In the business world, there is nothing more valuable than recognition from the business. We received several recognitions. The goal was to bring the teams together and develop a unified culture and unified team, and we succeeded. Nine months into the work, we received formal recognition, which was a huge achievement.

A lot of people asked me, "How did you do it?" What was interesting was that they did not ask which techniques or practices we deployed. They asked how we built trust and relationship with the business. My answer was 100% empathy. We are all capable of empathizing, but then we go back to our desks, emails, pictures, and backlogs, and we do not act on empathy.
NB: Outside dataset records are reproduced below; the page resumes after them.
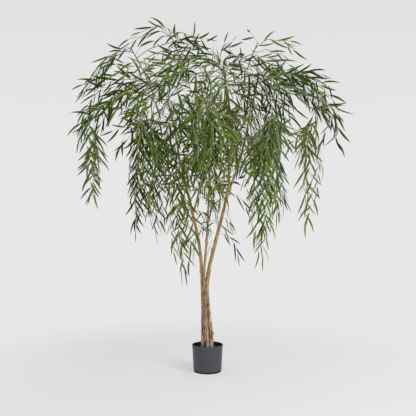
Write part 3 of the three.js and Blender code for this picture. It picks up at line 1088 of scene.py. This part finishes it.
def side_shoots(parent, base, habit):
    """Side shoots along a shoot, to alternate sides, shorter towards its tip."""
    manner = HABITS[habit]
    points = parent["points"]
    heading = tangents(points)
    hand = roll.choice([-1, 1])
    at = int(np.argmax(parent["leafy"] > 0)) + roll.integers(2, 6)
    while at < manner["until"] * len(points) - 4:
        hand = -hand
        ahead = heading[at]
        sideways = unit(np.cross(ahead, sideways_at_random(ahead)) + ALTERNATE * hand * np.cross(ahead, UP))
        spread = math.radians(roll.uniform(*manner["spread"]))
        setting_off = math.cos(spread) * ahead + math.sin(spread) * sideways + manner["rise"] * UP
        length = manner["long"] - (manner["long"] - manner["short"]) * at / len(points)
        line = drooping(points[at], setting_off, length * roll.uniform(*SIDE_LENGTH), manner["sag"])
        kind = parent["kind"] if roll.random() < SAME_SPRAY else colour_for(base)
        facing = np.cross(ahead, setting_off)
        if habit == "hanging":
            facing = parent["facing"][at] + SIDE_FACING * roll.normal(size=3)
        add_shoot(line, SIDE_WIRE, SIDE_BARE, kind, habit, facing, base)
        at += max(3, int(manner["every"] * roll.uniform(*SIDE_EVERY) / STEP))


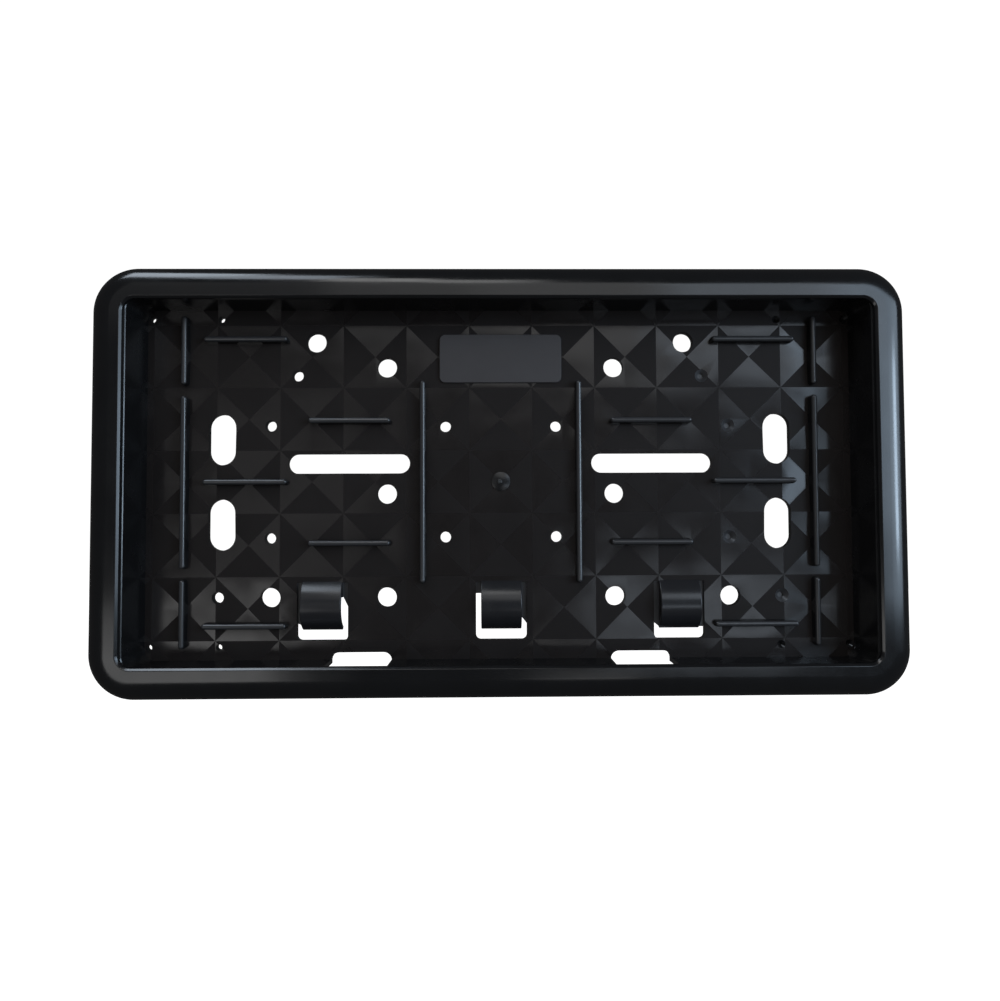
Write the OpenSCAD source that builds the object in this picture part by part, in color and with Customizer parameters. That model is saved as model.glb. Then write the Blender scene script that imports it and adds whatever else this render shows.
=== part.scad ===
// Number plate holder: one moulded tray for a 305 x 152 mm plate, in black plastic.
// Frame: X runs along the width, Z is up as fixed on the car, and the front faces -Y.
// The origin is the middle of the mounting face, which lies in the plane y = 0.
// Everything is drawn lying on its back, with the depth along +Z, and stood up at the end.

/* [Plate and recess] */
// Width of the plate that the tray holds
plate_w = 305; // [290:1:330]
// Height of the plate that the tray holds
plate_h = 152.4; // [140:0.2:165]
// Gap between each short side of the plate and the tray wall
end_gap = 3.9; // [2:0.1:8]
// Gap between each long side of the plate and the tray wall
side_gap = 1.2; // [0.8:0.1:4]
// Corner radius of the recess
recess_r = 5.2; // [4:0.1:9]

/* [Frame] */
// Overall depth, from the mounting face to the crown of the rim
frame_d = 24; // [20:0.5:34]
// Width of the rim, from its inner edge to the outside
rim_w = 13.8; // [11:0.2:20]
// Thickness of the rim's skin and of its outer skirt
skin = 2; // [1.4:0.1:3]
// Thickness of the recess wall
wall = 2; // [1.6:0.1:3]
// Radius of the rim's outer roll
roll_r = 5.2; // [3.5:0.1:7]
// Radius of the bead at the rim's inner edge
bead_r = 1.5; // [0.8:0.1:2]
// How far the rim's inner bead lies behind its crown
bead_drop = 0.5; // [0.2:0.1:1.5]
// How far the rim stands over the plate's long sides
lip = 1.1; // [0.3:0.1:1.6]
// Ledge between the rim and the wall at the plate's short sides
end_ledge = 0.8; // [0.3:0.1:1.4]

/* [Floor] */
// Thickness of the floor under the relief
floor_t = 2.4; // [1.8:0.1:4]
// Pitch of the pyramid relief
relief_pitch = 27.9; // [18:0.1:40]
// Depth of each pyramid, which points down into the floor
relief_h = 0.6; // [0.2:0.1:1.5]
// How far the moulded pattern lies above the middle of the frame
pattern_rise = 0.8; // [0:0.1:1.5]

/* [Screw holes] */
// Diameter of the large screw holes
screw_d = 8.6; // [6:0.1:9]
// Diameter of the four small holes around the middle
middle_d = 4.8; // [3:0.1:6]
// Diameter of the open pilot holes on the left
pilot_d = 4.6; // [3:0.1:5.5]
// Diameter of the blind drill marks on the right
mark_d = 5; // [4:0.1:6]
// Diameter of the pits in the drill marks
mark_pit_d = 2.6; // [1.5:0.1:3]
// Diameter of the vent holes at the edge
vent_d = 2.4; // [1.5:0.1:3]
// Gap from the short walls to the middles of the outer vents
vent_inset = 2; // [1.8:0.1:6]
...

When we have a conversation with the business and they share feedback, it is important to partner with them and act on that feedback. If we do not have the means to solve it, we work with our managers, but it is important to act on it timely. It is not what you do; it is how you do it.

For change catalysts and success factors, when leading a large transformation it is important to make allies. We worked closely with our leadership team and included all the SMEs we could find. Do not make your transformation a black box. Empower your people to move it forward. We worked with many SMEs and organized communities of practice.

The takeaways are: demonstrate value early; identify and demonstrate value early; apply lean software development, Lean, and BizDevOps to software development; continuously improve, inspect, and adapt; embrace complexity and apply systems thinking and holistic agility; improve the organization holistically; and walk the talk by using agile to implement agile. In the old paradigm, we project-manage the transformation. In the new paradigm, we productize the transformation. The transformation becomes a product.

Finally, I am looking to automate agile, not agility. We spend an outrageous amount of time managing product backlogs, entering user stories, closing user stories, and so on. Thank you very much.